The former No. 27 international barista is spending 2010 in America to train not only baristas at illy’s Universitá del Caffé (New York’s UDC is one of 10 around the world) but also consumers. Even though Starbucks might have taught Americans to buy cappuccinos and lattes – and pay more than three bucks a pop – Milos believes consumers have never learned what those drinks should actually taste like. It’s one thing ordering an espresso or a macchiato, another thing altogether being able to tell whether you got a good one.

A good espresso, he says, will depend on what coffee beans you use. But the final product should be judged on five qualities.

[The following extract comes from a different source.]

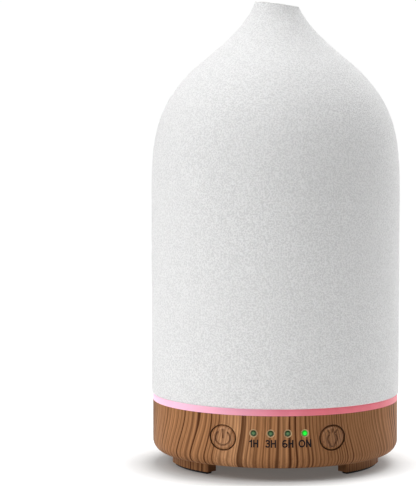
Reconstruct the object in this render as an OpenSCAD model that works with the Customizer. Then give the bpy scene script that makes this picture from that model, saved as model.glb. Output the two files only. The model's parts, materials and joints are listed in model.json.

There should be bitterness (but not too much), sourness (in balance with the bitterness), a bit of sweetness (which usually comes from some Central American bean), good body (which will depends on the preparation and the coffee used), and an aroma.

“I can’t say what kind of aroma,” he adds, “but it has to be aromatic. And that aroma will depend on the coffee that was used.”

Following Milos’ mantra to walk and not run, we do exactly that: We walk to four coffee shops that make up part of New York’s burgeoning West Coastlike, post-Starbucks generation. Added flavors like hazelnut creamers are anathema and there are a limited number of espresso-based beverages that all get pulled individually. “Regular” coffee, when served, often comes brewed to order, from a super-high-tech Clover machine or an elegantly simple Chemex drip. Milos judges the shops on one drink alone: espresso.

At Abraço, a hole-in-the-wall on East 7th Street, Milos smiles the moment he walks in. This is his idea of what a coffeeshop should look like: small, brisk service, no delay in getting the espresso to you once it’s been made. He looks at his demitasse like a wine connoisseur might a vintage, then takes his first sip. “Better than some, a bit too concentrated. Very pronounced acidity. Not the best I’ve had but it left a good aftertaste.”

Mutters one of Milos’ friends, “For him that’s a rave.” Milos admits that he does not hand out praise a lot, but he is not a regular consumer and, as a coffee taster, it is his job to be critical. (Several places in the U.S. that he has a good word for are RBC in New York, Intelligentsia‘s outpost in Los Angeles, and Caffé Greco (which serves illy) in San Francisco.)

At Ninth Street Espresso’s store on East 10th Street, the black dribbles down the side of Milos’s demitasse aren’t a good omen. Presentation is part of the experience. Milos sips, then says, “The real tasting is the second sip.” He sips again, and decries the brevity of the flavor experiece. “Nothing remains on my tongue,” he says. He swirls the remainder around in his cup like he’s looking for an answer, and analyzes the crema, the “cream” of slightly frothy coffee that must top a properly-made espresso. “It is good, not too dark brown, the bubbles very small, and it has those red stripes we call tigerskin. The barista was good, he tamped the right way. The volume seemed right.” But ultimately unsatisfied by the shot, Milos leaves the store unhappy.

The presentation at Café Grumpy’s Chelsea outlet is better, but once the crema has worn off his espresso Milos reckons there is only about half an ounce of water. It is barely enough for a second sip. “This is real double ristretto. Aggressive. It’s overextracted. You can taste bitterness at the end. Maybe the time of extraction is too long. It’s better than Ninth Street.”

Our last stop is Stumptown, the superstar Portland transplant in the Ace Hotel on 29th Street. It is the one place where Milos has been before, several times, because he likes the vibe, but each time he’s come away hoping for a better espresso the next visit. When he gets his espresso there is a white stripe across the crema instead of the tigerskin. “See that? It’s burnt. The machine is probably too hot.” A second espresso arrives. It’s also burnt. “This is less than one ounce. Very concentrated, very sour, very salty.”

We leave Stumptown, Milos giving it the worst rating of the places we have visited today. As we exit onto the street, however, we both notice the same thing. There is a line of Stumptown fans going out the door and onto the sidewalk. He might not like what he’s buying, but they keep coming back for more.